>>>

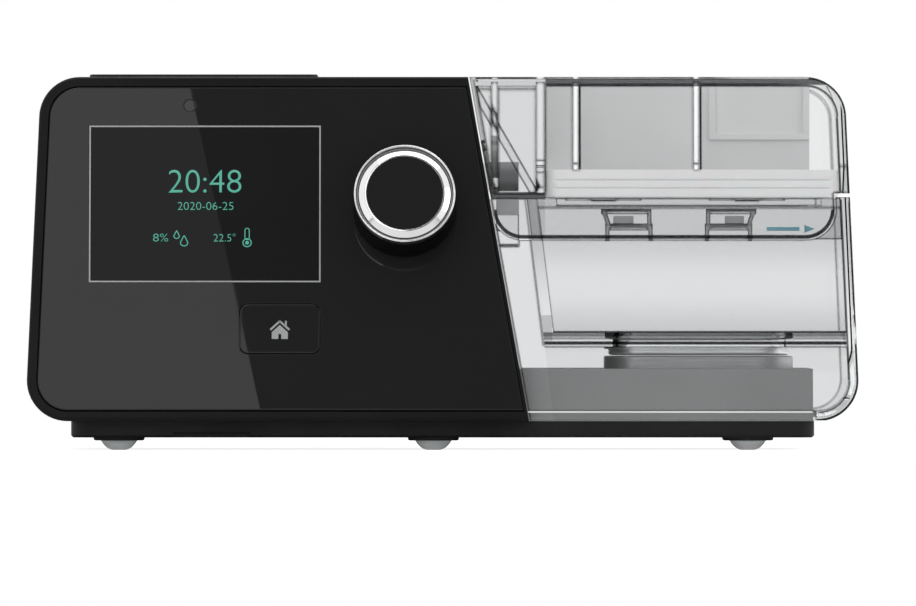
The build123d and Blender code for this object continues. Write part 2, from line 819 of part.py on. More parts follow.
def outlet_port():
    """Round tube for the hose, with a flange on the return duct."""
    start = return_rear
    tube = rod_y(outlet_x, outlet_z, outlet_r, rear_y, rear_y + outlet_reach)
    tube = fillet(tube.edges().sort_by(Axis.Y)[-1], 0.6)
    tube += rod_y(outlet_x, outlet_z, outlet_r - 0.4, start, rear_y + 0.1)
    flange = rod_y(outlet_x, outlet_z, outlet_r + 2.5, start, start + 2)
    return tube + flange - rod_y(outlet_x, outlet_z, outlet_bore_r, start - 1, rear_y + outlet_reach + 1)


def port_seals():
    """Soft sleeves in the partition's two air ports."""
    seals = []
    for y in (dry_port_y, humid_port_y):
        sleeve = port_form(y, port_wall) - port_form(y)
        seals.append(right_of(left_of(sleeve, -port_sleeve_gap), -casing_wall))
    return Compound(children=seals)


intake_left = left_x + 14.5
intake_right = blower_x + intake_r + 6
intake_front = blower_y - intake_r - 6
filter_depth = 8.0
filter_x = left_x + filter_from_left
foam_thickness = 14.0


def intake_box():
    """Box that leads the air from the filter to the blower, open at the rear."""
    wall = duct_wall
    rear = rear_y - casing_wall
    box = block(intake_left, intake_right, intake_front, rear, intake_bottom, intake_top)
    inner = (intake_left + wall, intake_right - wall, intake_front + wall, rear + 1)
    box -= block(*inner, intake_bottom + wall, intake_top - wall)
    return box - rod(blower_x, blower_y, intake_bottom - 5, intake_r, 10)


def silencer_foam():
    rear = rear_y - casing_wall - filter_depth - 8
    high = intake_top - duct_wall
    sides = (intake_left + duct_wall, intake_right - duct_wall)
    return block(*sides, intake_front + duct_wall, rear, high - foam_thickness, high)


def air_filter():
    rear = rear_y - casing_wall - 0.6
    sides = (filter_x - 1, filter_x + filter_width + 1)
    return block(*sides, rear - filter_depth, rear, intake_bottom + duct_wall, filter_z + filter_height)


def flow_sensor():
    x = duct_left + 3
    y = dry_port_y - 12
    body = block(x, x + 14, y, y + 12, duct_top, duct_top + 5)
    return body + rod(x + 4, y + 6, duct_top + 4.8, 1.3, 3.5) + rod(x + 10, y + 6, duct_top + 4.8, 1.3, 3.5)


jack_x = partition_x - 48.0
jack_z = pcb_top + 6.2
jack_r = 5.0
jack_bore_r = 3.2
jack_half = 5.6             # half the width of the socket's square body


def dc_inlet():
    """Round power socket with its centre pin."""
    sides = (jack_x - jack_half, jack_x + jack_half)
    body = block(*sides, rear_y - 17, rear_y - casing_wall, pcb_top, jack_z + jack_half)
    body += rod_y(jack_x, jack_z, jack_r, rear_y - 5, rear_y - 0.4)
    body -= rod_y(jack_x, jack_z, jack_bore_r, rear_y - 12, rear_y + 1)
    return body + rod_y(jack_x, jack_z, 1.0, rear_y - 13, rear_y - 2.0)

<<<
>>>

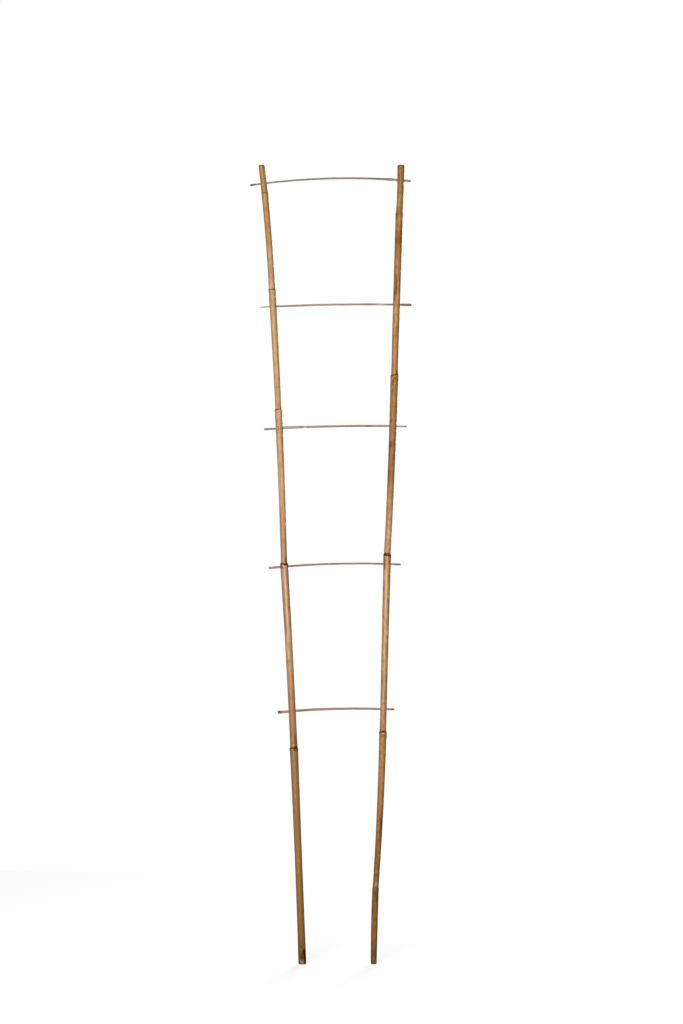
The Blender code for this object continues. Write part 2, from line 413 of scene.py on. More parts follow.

<<<

[Given instruction]: Look through the material above. Copy each line where the word "code" appears.

[Answer for this exercise]:
The build123d and Blender code for this object continues. Write part 2, from line 819 of part.py on. More parts follow.
The Blender code for this object continues. Write part 2, from line 413 of scene.py on. More parts follow.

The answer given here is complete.